So delta velocity is the change of velocity.

There is one equation that calculates force.
The next calculation uses force to calculate accelleration.
You can make one equation out of the two.

The aim is to come up with two equations:
v1 = v0 something dt
r1 = r0 something dt

Quick question two: Why?

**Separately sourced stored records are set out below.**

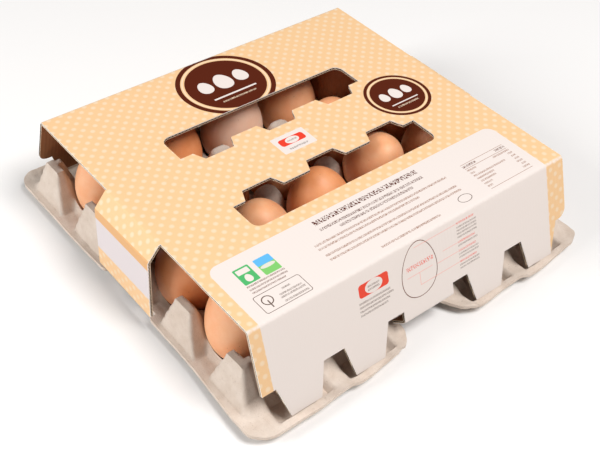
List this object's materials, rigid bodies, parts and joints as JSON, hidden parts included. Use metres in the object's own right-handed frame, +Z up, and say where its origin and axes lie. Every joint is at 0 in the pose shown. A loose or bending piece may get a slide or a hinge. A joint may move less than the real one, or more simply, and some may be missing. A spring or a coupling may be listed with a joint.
{
  "type": "egg carton with eggs",
  "caption": "Square pack of brown hen's eggs: a moulded-pulp tray under a wrap-around corrugated sleeve with two long windows, end flaps and slots.",
  "frame": {"origin": "under the middle of the pack's plan, on the surface it stands on", "axes": "+X along the rows of five eggs, towards the right-hand end; +Y across the four rows, away from the front panel; +Z up"},
  "size_m": [0.279, 0.282, 0.071],
  "materials": {
    "pulp": "matte",
    "board": "satin",
    "brown_shell": "satin",
    "pale_shell": "satin"
  },
  "bodies": {
    "root": {"tray": "pulp", "sleeve": "board", "egg_r1_c1": "brown_shell", "egg_r1_c2": "brown_shell", "egg_r1_c3": "brown_shell", "egg_r1_c4": "brown_shell", "egg_r1_c5": "brown_shell", "egg_r2_c1": "brown_shell", "egg_r2_c2": "brown_shell", "egg_r2_c3": "brown_shell", "egg_r2_c4": "brown_shell", "egg_r2_c5": "brown_shell", "egg_r3_c1": "brown_shell", "egg_r3_c2": "brown_shell", "egg_r3_c3": "brown_shell", "egg_r3_c4": "brown_shell", "egg_r3_c5": "brown_shell", "egg_r4_c1": "brown_shell", "egg_r4_c2": "brown_shell", "egg_r4_c3": "pale_shell", "egg_r4_c4": "brown_shell", "egg_r4_c5": "brown_shell"}
  },
  "joints": []
}
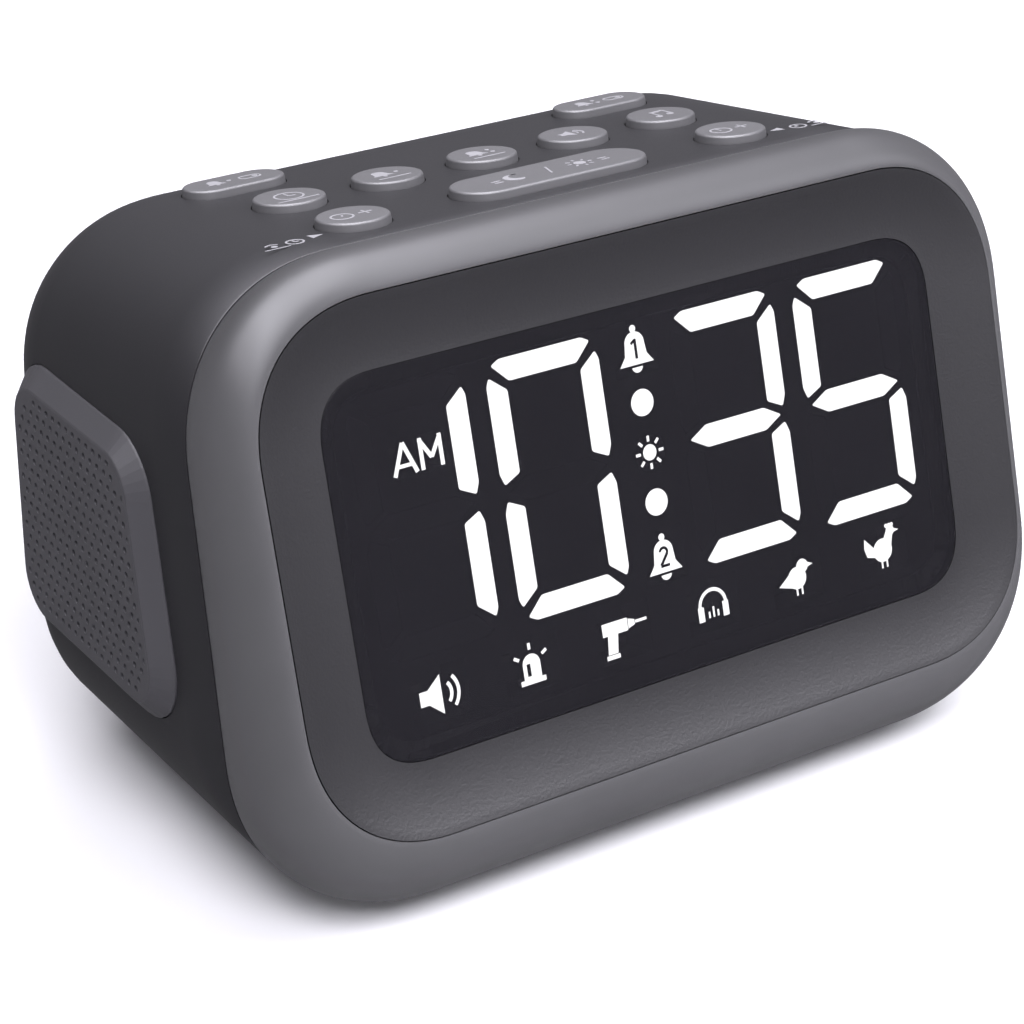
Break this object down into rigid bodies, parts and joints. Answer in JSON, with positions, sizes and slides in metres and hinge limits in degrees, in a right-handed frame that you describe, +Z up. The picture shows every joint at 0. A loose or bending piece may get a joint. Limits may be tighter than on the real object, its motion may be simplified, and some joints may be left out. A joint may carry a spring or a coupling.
{
  "type": "digital bedside alarm clock",
  "caption": "Bedside digital alarm clock: satin charcoal case, convex bezel ring, leaning dark window with white digits, ten push buttons on top, loudspeaker grille on the left.",
  "frame": {"origin": "On the table under the middle of the body.", "axes": "+X to the right as seen from the front, +Y to the rear, +Z up; the display faces -Y."},
  "size_m": [0.131, 0.089, 0.0882],
  "materials": {
    "case_plastic": "satin charcoal moulding with a fine grain",
    "ring_plastic": "satin mid-grey metallic-look moulding, softly glossy",
    "frame_plastic": "fine-grained dark charcoal moulding",
    "smoked_window": "smoked see-through plastic window, satin front",
    "lit_diffuser": "milky diffuser, lit white",
    "unlit_diffuser": "tinted diffuser, unlit",
    "black_plastic": "black moulding",
    "led_body": "clear yellowish package",
    "circuit_board": "green solder mask",
    "screw_steel": "zinc-plated steel",
    "button_plastic": "satin light grey moulding with a lighter rounded rim",
    "grille_plastic": "satin grey moulding",
    "black_cloth": "thin black acoustic cloth",
    "black_rubber": "matt black",
    "basket_steel": "pressed steel",
    "cone_paper": "black pressed paper",
    "magnet_ferrite": "matt dark ferrite",
    "plated_metal": "nickel-plated",
    "capacitor_sleeve": "dark blue shrink sleeve",
    "cell_sleeve": "plain grey sleeve",
    "ribbon_sleeve": "grey ribbon insulation",
    "lead_sleeve": "red insulation"
  },
  "bodies": {
    "case": {"housing": "case_plastic", "front_bezel": "ring_plastic", "front_frame": "frame_plastic", "display_window": "smoked_window", "display_lit": "lit_diffuser", "display_unlit": "unlit_diffuser", "display_reflector": "black_plastic", "display_leds": "led_body", "display_board": "circuit_board", "display_screws": "screw_steel", "button_switches": "black_plastic", "button_board": "circuit_board", "button_screws": "screw_steel", "speaker_grille": "grille_plastic", "grille_cloth": "black_cloth", "speaker_gasket": "black_rubber", "speaker_basket": "basket_steel", "speaker_surround": "black_rubber", "speaker_cone": "cone_paper", "speaker_dust_cap": "cone_paper", "speaker_magnet": "magnet_ferrite", "speaker_screws": "screw_steel", "main_board": "circuit_board", "main_chip": "black_plastic", "clock_crystal": "plated_metal", "board_capacitors": "capacitor_sleeve", "board_screws": "screw_steel", "battery_box": "black_plastic", "battery_cells": "cell_sleeve", "battery_springs": "plated_metal", "battery_plates": "plated_metal", "power_inlet": "black_plastic", "inlet_pin": "plated_metal", "case_screws": "screw_steel", "rubber_feet": "black_rubber", "display_ribbon": "ribbon_sleeve", "button_ribbon": "ribbon_sleeve", "speaker_lead": "lead_sleeve"},
    "snooze_button": {"snooze_button": "button_plastic"},
    "hour_button": {"hour_button": "button_plastic"},
    "minute_button": {"minute_button": "button_plastic"},
    "time_set_button": {"time_set_button": "button_plastic"},
    "alarm_1_set_button": {"alarm_1_set_button": "button_plastic"},
    "alarm_2_set_button": {"alarm_2_set_button": "button_plastic"},
    "volume_button": {"volume_button": "button_plastic"},
    "sound_button": {"sound_button": "button_plastic"},
    "alarm_1_button": {"alarm_1_button": "button_plastic"},
    "alarm_2_button": {"alarm_2_button": "button_plastic"},
    "battery_door": {"battery_door": "case_plastic"}
  },
  "joints": [
    {"name": "snooze_press", "type": "slide", "parent": "case", "child": "snooze_button", "axis": [0, -0.1311, -0.9914], "range_m": [0, 0.0006], "stiffness_N_per_m": 600, "springref_m": -0.0012},
    {"name": "hour_press", "type": "slide", "parent": "case", "child": "hour_button", "axis": [0, -0.1311, -0.9914], "range_m": [0, 0.0006], "stiffness_N_per_m": 600, "springref_m": -0.0012},
    {"name": "minute_press", "type": "slide", "parent": "case", "child": "minute_button", "axis": [0, -0.1311, -0.9914], "range_m": [0, 0.0006], "stiffness_N_per_m": 600, "springref_m": -0.0012},
    {"name": "time_set_press", "type": "slide", "parent": "case", "child": "time_set_button", "axis": [0, -0.1311, -0.9914], "range_m": [0, 0.0006], "stiffness_N_per_m": 600, "springref_m": -0.0012},
    {"name": "alarm_1_set_press", "type": "slide", "parent": "case", "child": "alarm_1_set_button", "axis": [0, -0.1311, -0.9914], "range_m": [0, 0.0006], "stiffness_N_per_m": 600, "springref_m": -0.0012},
    {"name": "alarm_2_set_press", "type": "slide", "parent": "case", "child": "alarm_2_set_button", "axis": [0, -0.1311, -0.9914], "range_m": [0, 0.0006], "stiffness_N_per_m": 600, "springref_m": -0.0012},
    {"name": "volume_press", "type": "slide", "parent": "case", "child": "volume_button", "axis": [0, -0.1311, -0.9914], "range_m": [0, 0.0006], "stiffness_N_per_m": 600, "springref_m": -0.0012},
    {"name": "sound_press", "type": "slide", "parent": "case", "child": "sound_button", "axis": [0, -0.1311, -0.9914], "range_m": [0, 0.0006], "stiffness_N_per_m": 600, "springref_m": -0.0012},
    {"name": "alarm_1_press", "type": "slide", "parent": "case", "child": "alarm_1_button", "axis": [0, -0.1311, -0.9914], "range_m": [0, 0.0006], "stiffness_N_per_m": 600, "springref_m": -0.0012},
    {"name": "alarm_2_press", "type": "slide", "parent": "case", "child": "alarm_2_button", "axis": [0, -0.1311, -0.9914], "range_m": [0, 0.0006], "stiffness_N_per_m": 600, "springref_m": -0.0012},
    {"name": "battery_door_hinge", "type": "hinge", "parent": "case", "child": "battery_door", "pos_m": [0.009, 0.04369, 0.0226], "axis": [-1, 0, 0], "range_deg": [0, 70]}
  ]
}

What do you think would happen to m1 if you start combining the equations?
 
  • #12
30
0
t1 is the time
dt is delta time
r1 is range (or distance)
f is force
a is accelleration
v1 is velocity
dv is delta velocity
dr is delta range
r0 is the initial range
v0 is the initial velocity
t0 is the initial time
m1 is the mass of the movable block
m2 is th mass of the big block

For simple linear motion where the big block is immobile:
t1 = t0 + dt
f = g*m1*m2/r0^2
a = f/m1
dv = dt*a
v1 = v0 + dv
dr = dt*v1
r1 = r0 + dr
When you are done you put r1 in r0 and v1 in v0 and begin again.
dt should be as small as possible.

The calculating is best done by something like a spreadsheet.
Using this, I get...

t1 = t0 + dt ...?
f = g*m1*m2/r0^2 0.0000000132944 N
a = f/m1 1.32944 × 10^-7 m∕s^2
dv = dt*a ...?
v1 = v0 + dv ...?
dr = dt*v1 ...?
r1 = r0 + dr ...?

What would be the next step?
 
  • #13
111
0
I tried to use latex to explain some integration reasoning, but I don't know how to use latex and i need it.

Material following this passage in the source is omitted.